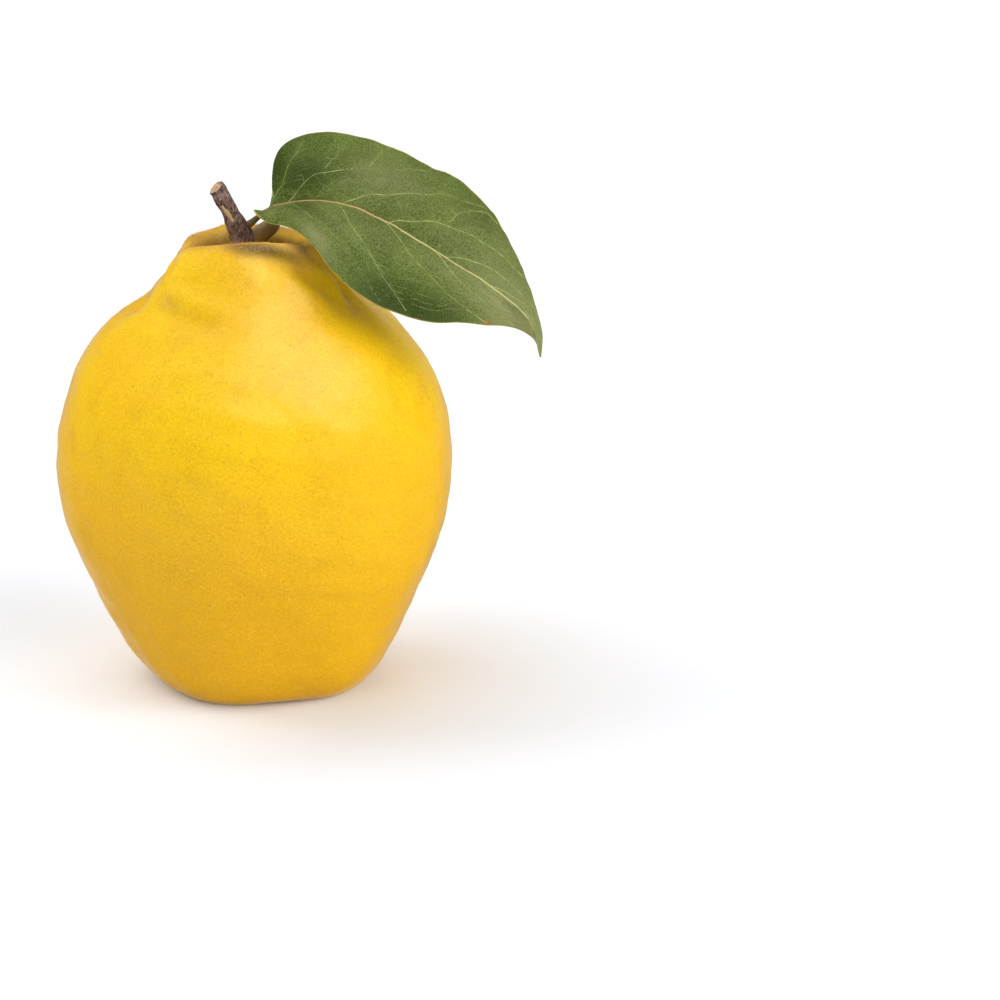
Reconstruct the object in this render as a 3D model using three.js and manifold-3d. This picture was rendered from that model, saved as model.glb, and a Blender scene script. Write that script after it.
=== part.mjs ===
// A quince as it is picked: the fruit, its woody stalk with one leaf, and the dry calyx underneath.
// Millimetres, +Z up. The front of the fruit faces -Y, and the leaf reaches out over its right side, +X.
// The origin is the middle of the bounding box's floor, on the surface that the fruit stands on.
// Pieces are drawn round the fruit's own upright axis, and the whole group is then moved to the origin.
import * as THREE from 'three';
import { mergeVertices } from 'three/addons/utils/BufferGeometryUtils.js';
import Module from 'manifold-3d';

const wasm = await Module();
wasm.setup();

// ---------------------------------------------------------------- driving dimensions

const FRUIT_AXIS = { x: -9.7, y: -0.3 };    // the fruit's upright axis, from the origin
const CLEARANCE = 0.3;                       // gap between pieces that touch

// Half outline of the fruit as [radius, height]: from the calyx basin, round the foot, up the body and
// over the rim, to the floor of the stalk's cavity. A station is a place in this list, counted from 0.
const OUTLINE = [
  [4.2, 9.0], [8.5, 8.2], [12.5, 5.0], [16.5, 1.4], [21.0, -0.6], [26.4, 1.9],
  [30.7, 7.8], [34.2, 15.6], [37.7, 24.2], [41.0, 32.6], [43.3, 41.2], [44.2, 50.2], [43.6, 59.0],
  [41.8, 66.5], [38.8, 73.6], [34.4, 80.0], [29.4, 85.2], [24.0, 89.8], [20.4, 94.4], [18.0, 98.8],
  [15.2, 101.6], [12.2, 100.4], [9.8, 95.6], [6.2, 92.4], [3.0, 91.6],
];
const NECK_OFFSET = -1.6;                    // the neck stands this far off the body's axis, along X
const NECK_START = 17;                       // the station about which the neck moves over
const RIM_STATION = 19.8;

// Swellings and hollows of the skin: [angle, station, half width in degrees, half width in stations,
// height]. The angle is 0 at +X and 270 at the front.
const SWELLS = [
  [182, 16.7, 15, 0.55, -2.4], [8, 17, 15, 1.1, -1.4], [75, 17, 18, 1, -1.6], [125, 17, 24, 1, -1.6],
  [168, 18.8, 20, 1.1, -1.6], [226, 18, 13, 1.1, 1.4], [262, 17.6, 26, 1.1, 0.7],
  [315, 17.6, 15, 1.5, 1.6], [35, 17, 16, 2, 1.6], [355, 14.6, 26, 1.8, -0.7],
  [180, 14.2, 26, 1.8, 0.5],
];
// Creases of the neck and the lips beside them: [half width in mm, line of [angle, station, height]].
const CREASES = [
  [2.2, [
    [208, 19, -0.2], [212, 18.4, -1.3], [214, 17.8, -1.8], [216, 17.35, -1.8],
    [223, 17.05, -1.5], [234, 16.9, -1.1], [249, 16.7, -0.8], [264, 16.6, -0.1],
  ]],
  [2.6, [
    [222, 19, 0.2], [223, 18.3, 0.8], [224, 17.7, 1], [233, 17.4, 0.8],
    [250, 17.2, 0.5], [264, 17.1, 0],
  ]],
  [2.3, [
    [322, 19.9, -0.6], [334, 19.4, -1.8], [342, 18.8, -2.4], [346, 18.2, -2.4],
    [347, 17.6, -2.2], [343, 17, -1.4], [336, 16.6, -0.4], [330, 16.4, 0],
  ]],
  [2.3, [
    [298, 19.4, 0.3], [314, 19.3, 0.9], [325, 18.9, 1.3], [332, 18.4, 1.4],
    [335, 17.9, 1.1], [335, 17.4, 0.5],
  ]],
  [2.7, [
    [296, 18.6, -0.3], [311, 18.4, -0.9], [320, 17.9, -1], [324, 17.4, -0.6],
  ]],
];
const MM_PER_DEGREE = 0.42;                  // on the neck
const MM_PER_STATION = 5.3;
const CREASE_STEPS = 40;

// The stalk's centre line and radius, from the end sunk in the fruit to the slanted cut.
const STALK = [
  [-1.6, 0, 86.2, 2.7], [-1.6, 0, 91.6, 2.7], [-1.8, 0, 96.0, 2.7], [-2.2, 0, 100.4, 2.6],
  [-3.2, 0, 104.4, 2.4], [-4.8, 0, 108.4, 1.95], [-6.3, 0, 111.6, 1.9], [-7.7, 0, 114.3, 2.1],
];
const STALK_CUT_SLOPE = { right: 0.4, back: 0.15 };   // rise of the cut for each mm across it
const STALK_CUT_LENGTH = 5;                            // the rings lean over along this last stretch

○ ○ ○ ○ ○

■ Directive
Copy out each line exactly.

■ Solution
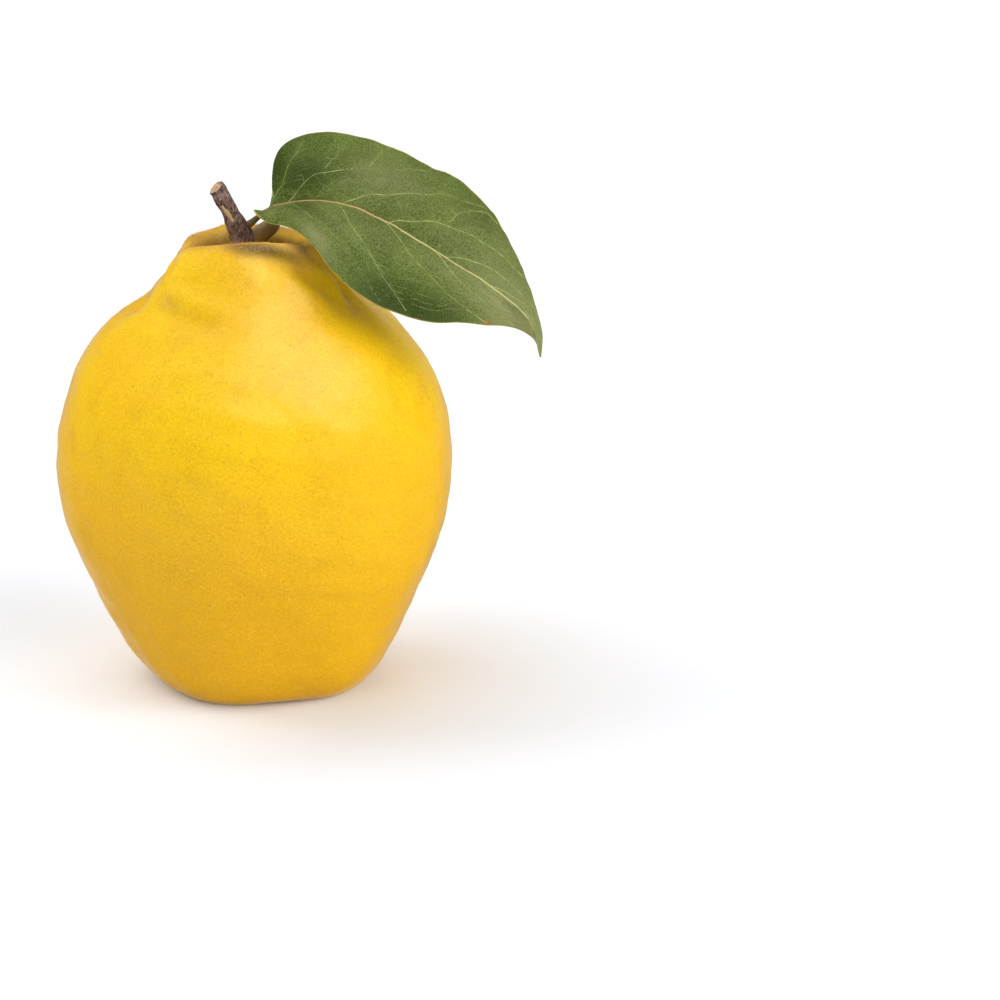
Reconstruct the object in this render as a 3D model using three.js and manifold-3d. This picture was rendered from that model, saved as model.glb, and a Blender scene script. Write that script after it.
=== part.mjs ===
// A quince as it is picked: the fruit, its woody stalk with one leaf, and the dry calyx underneath.
// Millimetres, +Z up. The front of the fruit faces -Y, and the leaf reaches out over its right side, +X.
// The origin is the middle of the bounding box's floor, on the surface that the fruit stands on.
// Pieces are drawn round the fruit's own upright axis, and the whole group is then moved to the origin.
import * as THREE from 'three';
import { mergeVertices } from 'three/addons/utils/BufferGeometryUtils.js';
import Module from 'manifold-3d';

const wasm = await Module();
wasm.setup();

// ---------------------------------------------------------------- driving dimensions

const FRUIT_AXIS = { x: -9.7, y: -0.3 };    // the fruit's upright axis, from the origin
const CLEARANCE = 0.3;                       // gap between pieces that touch

// Half outline of the fruit as [radius, height]: from the calyx basin, round the foot, up the body and
// over the rim, to the floor of the stalk's cavity. A station is a place in this list, counted from 0.
const OUTLINE = [
  [4.2, 9.0], [8.5, 8.2], [12.5, 5.0], [16.5, 1.4], [21.0, -0.6], [26.4, 1.9],
  [30.7, 7.8], [34.2, 15.6], [37.7, 24.2], [41.0, 32.6], [43.3, 41.2], [44.2, 50.2], [43.6, 59.0],
  [41.8, 66.5], [38.8, 73.6], [34.4, 80.0], [29.4, 85.2], [24.0, 89.8], [20.4, 94.4], [18.0, 98.8],
  [15.2, 101.6], [12.2, 100.4], [9.8, 95.6], [6.2, 92.4], [3.0, 91.6],
];
const NECK_OFFSET = -1.6;                    // the neck stands this far off the body's axis, along X
const NECK_START = 17;                       // the station about which the neck moves over
const RIM_STATION = 19.8;

// Swellings and hollows of the skin: [angle, station, half width in degrees, half width in stations,
// height]. The angle is 0 at +X and 270 at the front.
const SWELLS = [
  [182, 16.7, 15, 0.55, -2.4], [8, 17, 15, 1.1, -1.4], [75, 17, 18, 1, -1.6], [125, 17, 24, 1, -1.6],
  [168, 18.8, 20, 1.1, -1.6], [226, 18, 13, 1.1, 1.4], [262, 17.6, 26, 1.1, 0.7],
  [315, 17.6, 15, 1.5, 1.6], [35, 17, 16, 2, 1.6], [355, 14.6, 26, 1.8, -0.7],
  [180, 14.2, 26, 1.8, 0.5],
];
// Creases of the neck and the lips beside them: [half width in mm, line of [angle, station, height]].
const CREASES = [
  [2.2, [
    [208, 19, -0.2], [212, 18.4, -1.3], [214, 17.8, -1.8], [216, 17.35, -1.8],
    [223, 17.05, -1.5], [234, 16.9, -1.1], [249, 16.7, -0.8], [264, 16.6, -0.1],
  ]],
  [2.6, [
    [222, 19, 0.2], [223, 18.3, 0.8], [224, 17.7, 1], [233, 17.4, 0.8],
    [250, 17.2, 0.5], [264, 17.1, 0],
  ]],
  [2.3, [
    [322, 19.9, -0.6], [334, 19.4, -1.8], [342, 18.8, -2.4], [346, 18.2, -2.4],
    [347, 17.6, -2.2], [343, 17, -1.4], [336, 16.6, -0.4], [330, 16.4, 0],
  ]],
  [2.3, [
    [298, 19.4, 0.3], [314, 19.3, 0.9], [325, 18.9, 1.3], [332, 18.4, 1.4],
    [335, 17.9, 1.1], [335, 17.4, 0.5],
  ]],
  [2.7, [
    [296, 18.6, -0.3], [311, 18.4, -0.9], [320, 17.9, -1], [324, 17.4, -0.6],
  ]],
];
const MM_PER_DEGREE = 0.42;                  // on the neck
const MM_PER_STATION = 5.3;
const CREASE_STEPS = 40;

// The stalk's centre line and radius, from the end sunk in the fruit to the slanted cut.
const STALK = [
  [-1.6, 0, 86.2, 2.7], [-1.6, 0, 91.6, 2.7], [-1.8, 0, 96.0, 2.7], [-2.2, 0, 100.4, 2.6],
  [-3.2, 0, 104.4, 2.4], [-4.8, 0, 108.4, 1.95], [-6.3, 0, 111.6, 1.9], [-7.7, 0, 114.3, 2.1],
];
const STALK_CUT_SLOPE = { right: 0.4, back: 0.15 };   // rise of the cut for each mm across it
const STALK_CUT_LENGTH = 5;                            // the rings lean over along this last stretch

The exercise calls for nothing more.